One Hoosier to keep an eye on defensively is end Nick Mangieri, who has seven sacks on the year; tying him with Calhoun for third-most in the Big Ten. The return of MSU's tackles to full health should help keep him at bay, but Mangieri has been the most impressive of any IU defender thus far this year, statistically.

I'm not sure you'll see MSU go to the air more than 20-25 times tops in this one. Warner has shown he prefers ball control all season -- although things could change behind a healthier offensive line -- and Dantonio will no doubt try and protect his young secondary as much as he can.

Special Teams

I mean...I don't know, maybe we should just let the Rangers play all the time? Before we get too depressing...

THAT ACTUALLY HAPPENED!!!!!!!! Ok sorry, let me pull myself together.

You had to expect the Special Teams issues to reach a critical mass eventually and aside from the final play (!) in Ann Arbor, they did. The punting and coverage units struggled mightily and Kevin Cronin couldn't put a kickoff out of the back of the endzone.
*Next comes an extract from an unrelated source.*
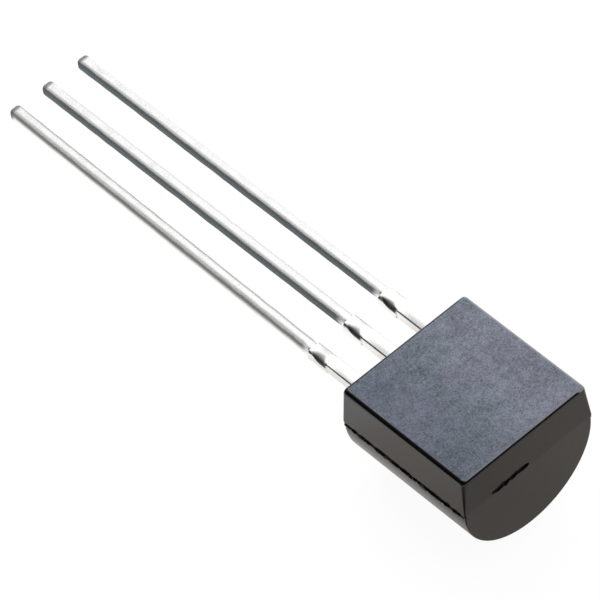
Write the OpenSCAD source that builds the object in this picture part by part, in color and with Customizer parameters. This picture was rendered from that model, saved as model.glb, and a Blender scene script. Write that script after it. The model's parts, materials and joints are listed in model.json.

Michael Geiger didn't attempt a field goal, but Dantonio did choose to go for it on fourth down four times. Indiana, on the other hand, has a solid kicking game. Their man foot-man, Griffin Oakes, has connected on 10 of 11, with his only miss coming from 40+.

Clearly confidence is not at an all time high with these units but I'd hope to see Hartbarger back punting this week. Apparently, Tyler O'Conner got the call against Michigan because Dantonio feared the true freshman might get spooked by the big stage. While that seems like flimsy logic to me, especially when there are more true freshman than ever playing this season, after watching how that game ended that decision seems just fine.

(I apologize for questioning Coach D. I am not worthy.)

The MSU coverage units are getting (rightfully) dragged through the mud this season, but only having 2.5 seconds to get off blocks and fill their lanes is really on the punters. Whoever is punting is going to need to work on their hang time because Indiana's main punt returner, Mitchell Paige, has taken one back to the house this season. I'm sure this will be fine!

MSU can't lose the field position game as drastically as they did last week, or they will probably find themselves in yet another close game. Mark Snyder is going to have to get things cleared up soon if this team wants to achieve their goals.

Bottom Line and Prediction

If he was so inclined, Warner could let Cook throw the ball 40 times and probably roll up half a hundred points, but that attack would play right into Indiana's hands. IU wants this to be a shootout. I do not expect Michigan State to play to those desires. Look for the Spartans to control the pace of this game and minimize the amount of possessions for Indiana by running the ball early and often (and hopefully a little less predictably).

With the inexperience in the secondary and the strength of Indiana's passing game this one won't be a blowout, but what else is new? What matters is Dantonio's team gets into the bye week 8-0 with all their goals still within reach.